Parce que le pays de la Déclaration des droits de l’homme et du citoyen ne peut plus garder le silence et persister dans la non-reconnaissance officielle. Il ne peut plus taire que, quelques années seulement après sa proclamation, cette déclaration a été outrageusement violée en Vendée par ceux là même qui s’en prévalaient.

Parce qu’aucune revendication fractionnelle n’a jamais animé les rescapés de l’extermination et leurs descendants. La reconnaissance par la nation de l’épreuve inouïe qu’elle a infligé à la Vendée est d’autant plus justifiée que celle-ci n’a pas basculé dans le séparatisme. Alors qu’ils avaient été désignés comme objet de la « vengeance nationale », les Vendéens ont résisté à la tentation de nourrir des aspirations anti-nationales. La Vendée n’a pas retourné contre la nation « l’élection de haine » dont elle a été l’objet. Non seulement il n’y a pas eu d’attentats contre les fonctionnaires, mais 120 ans après les massacres de masse dont ils ont été les victimes, les Vendéens ont versé leur sang pour la patrie, au cours de la guerre 1914-1918, comme aucun autre département ne l’a fait. La Vendée a donné à la France les héros de deux guerres mondiales : Georges Clemenceau et Jean de Lattre de Tassigny. La présente démarche n’a donc strictement rien à voir avec l’exaltation identitaire d’un groupe mémoriel qui chercherait à se faire reconnaître au détriment de l’unité nationale.

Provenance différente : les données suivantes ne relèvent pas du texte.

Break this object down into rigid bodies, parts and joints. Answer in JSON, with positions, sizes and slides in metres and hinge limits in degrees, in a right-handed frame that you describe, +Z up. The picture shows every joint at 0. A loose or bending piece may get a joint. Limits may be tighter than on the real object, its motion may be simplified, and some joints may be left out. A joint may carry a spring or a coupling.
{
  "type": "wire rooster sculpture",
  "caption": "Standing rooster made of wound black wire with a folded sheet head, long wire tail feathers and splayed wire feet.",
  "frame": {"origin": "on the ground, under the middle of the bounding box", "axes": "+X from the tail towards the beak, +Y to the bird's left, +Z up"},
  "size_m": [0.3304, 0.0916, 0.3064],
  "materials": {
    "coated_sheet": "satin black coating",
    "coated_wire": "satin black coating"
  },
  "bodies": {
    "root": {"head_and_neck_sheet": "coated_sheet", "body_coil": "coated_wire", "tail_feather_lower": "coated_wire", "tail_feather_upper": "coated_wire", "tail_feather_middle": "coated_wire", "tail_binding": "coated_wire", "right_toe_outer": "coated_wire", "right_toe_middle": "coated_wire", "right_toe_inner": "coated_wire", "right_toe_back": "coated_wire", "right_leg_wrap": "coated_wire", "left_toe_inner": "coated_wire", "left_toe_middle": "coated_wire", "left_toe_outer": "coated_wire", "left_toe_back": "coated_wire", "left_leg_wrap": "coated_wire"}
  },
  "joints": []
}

Parce qu’il nous appartient de mettre en lumière non seulement le processus d’extermination dont furent victimes les Vendéens, mais aussi la volonté de ces derniers de surmonter le ressentiment qu’engendre naturellement toute entreprise génocidaire. Il nous appartient d’inclure dans le récit national cette page de notre histoire politique avec sa part d’ombre et sa part de lumière.

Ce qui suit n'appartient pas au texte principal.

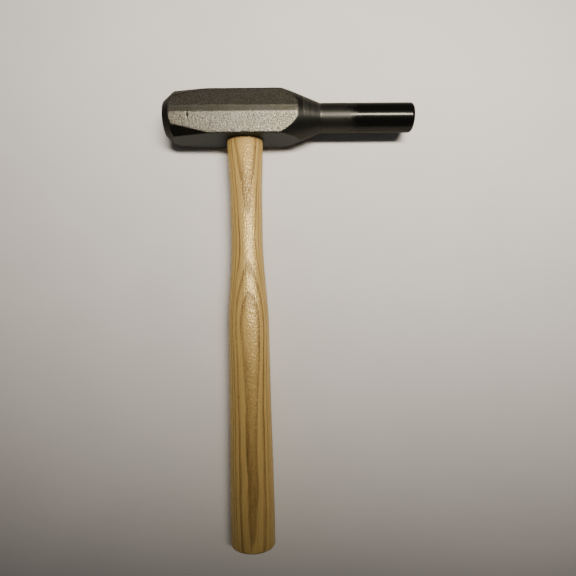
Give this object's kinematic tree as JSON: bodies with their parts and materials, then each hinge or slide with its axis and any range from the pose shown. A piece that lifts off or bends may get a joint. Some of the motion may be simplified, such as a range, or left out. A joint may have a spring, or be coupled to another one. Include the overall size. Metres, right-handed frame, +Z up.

La réception de leur propre génocide par les Vendéens contient l’antidote au poison que tout processus d’extermination suscite naturellement. Au lieu de s’enfermer dans le ressassement morbide et sans fin du malheur, le « Souvenir vendéen » préféra exalter les exemples d’humanité que les Vendéens surent opposer à la logique déshumanisante des grands massacres. Ainsi des libérations massives de prisonniers que leur inspirèrent leurs convictions religieuses et que le « Grâce aux prisonniers ! » de Bonchamps, immortalisé par David d’Angers, résume. Face à l’emballement idéologique qui a nourri le processus génocidaire et l’a emporté vers toujours plus de radicalité, nous devons mettre en évidence la recherche réaliste par les Vendéens d’une canalisation de la violence.

***

« Depuis deux-cents ans, déclarait en 1994 François Furet, la République a laissé la Vendée seule avec son malheur ». Le temps ne serait-il pas venu de répondre à l’appel en faveur de « l’union sacrée de la mémoire » lancé par Alain Decaux depuis le village martyr des Lucs-sur-Boulogne le 25 septembre 1993 ?

« Reconnaître ce qui a été et le regretter publiquement, voilà qui doit contribuer à apaiser une douleur qui, deux siècles après, vit toujours ici derrière toutes les haies et sous les pierres de tous les chemins ». Alain Decaux, qui regrettait que dans le manuel scolaire de son enfance, les massacres de Vendée n’aient droit qu’à deux lignes, avait aussi déclaré : « J’ai cru que la République se grandirait dès lors qu’un historien républicain viendrait publiquement affirmer que les droits de l’homme ont été bafoués en Vendée ».

C’est dans cette perspective tracée par notre grand historien que s’inscrit la présente proposition de loi. Elle n’a pas pour objectif de diviser, mais au contraire de réconcilier la France avec elle-même, en intégrant pleinement dans sa mémoire officielle cette page à la fois obscure et lumineuse : celle d’une extermination qui n’a pas débouché sur un désir inextinguible de vengeance. Mais aux victimes et à leurs descendants, dépourvus de haine, il faut rendre justice.

C’est pourquoi la proposition de loi prévoit une reconnaissance, qui témoigne d’un regret profond, mais non la pénalisation d’un négationnisme qui n’a plus de raison d’être.

En reconnaissant officiellement le génocide vendéen, « premier génocide contemporain » comme l’a souligné Gilles-William Goldnadel, notre pays réaffirmera sa condamnation de tous les génocides, et contribuera à éviter que de tels processus barbares ne se reproduisent à l’avenir.

PROPOSITION DE LOI

Article unique

La République Française reconnaît le génocide vendéen de 1793-1794.